Activists have long said that the current parole system creates a legal limbo not just for the formerly incarcerated person, but also for their entire family and loved ones.
“My son had football games and it’s hard to explain to him sometimes,” said Gordon, of having to miss some games due to his curfew. “It’s hard because he’s 13 years old, he doesn’t get it.”
Gordon must maintain employment while on parole. A considerable feat with all of the restrictions he is under. The job must be regular enough with hours that will allow him to be home in time for an 8 p.m. curfew. The employer must be ok with hiring a convicted felon. All of this has taken a toll on Gordon and his young family who are just getting used to having him back home since his release from prison earlier this year. He was convicted on a charge of sex trafficking that he said he did not commit.

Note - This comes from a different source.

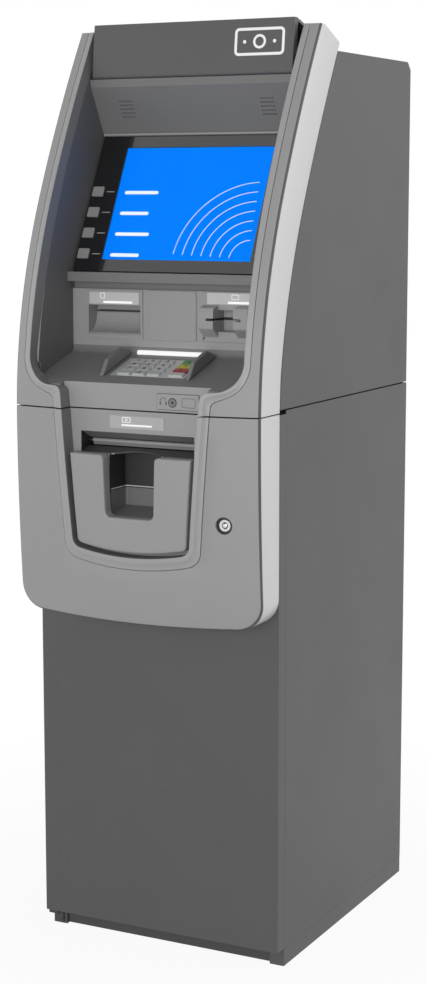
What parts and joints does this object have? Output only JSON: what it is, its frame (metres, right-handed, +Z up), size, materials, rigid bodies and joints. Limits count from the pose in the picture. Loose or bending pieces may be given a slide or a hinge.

“When one person is on parole, your whole family is on parole,” Gordon said.
In 2019, $685 million was spent to reincarcerate parolees on technical violations. That’s a big price for a bad return, activists argued at the rally.
Restorative justice as solution
“All this work has been done in New York City and across the state to recognize the problem of mass incarceration,” said Emily NaPier Singletary, co-founder and co-executive director of Unchained, which also helped to draft the legislation.
“Parole is a time when our society has an opportunity to fulfill an obligation of care towards people who are coming out of prison,” said Fainan Lakha, deputy chief of staff for Assemblywoman Phara Souffrant Forrest (D-Brooklyn), who is away on maternity leave.
Forrest and State Sen. Brian Benjamin (D-Manhattan), drafted the legislation.
“The current parole system, with the ease with which people can be assigned a technical parole violation… creates immense psychological anxiety and just leads to failure and people being sent back behind bars,” Lakha said.
He didn’t know where to start
After his speech in front of Cuomo’s office, Simmons, calmer by then, addressed a friend of his recently sent back to prison for a technical parole violation. He doesn’t know what his friend did to get himself sent back.
“My son was smart,” Simmons said, referring to his close friend. “He coulda been a ballplayer. He was nice. I really loved him. I woulda done anything for this kid.”
In his own neighborhood, Simmons said he sees that this current system is not working with the opaque terms of parole that have disappeared his community.
“They want to make it seem like because you did this when you was younger, you’re going to keep doing it as you get older. That don’t make sense to me,” he said.
“My friend didn’t know where to start when he came home.” Simmons added. He was only home for a short time as he struggled to find housing, work and understand the rules of his parole.
If Gov. Cuomo signs the legislation, it’s possible, Simmons said, that he and his friends could get the help they need. Cuomo could sign it and provide immediate relief to thousands of New Yorkers or delay the implementation into 2022.
“A lot of people need help and they don’t got it,” Simmons said.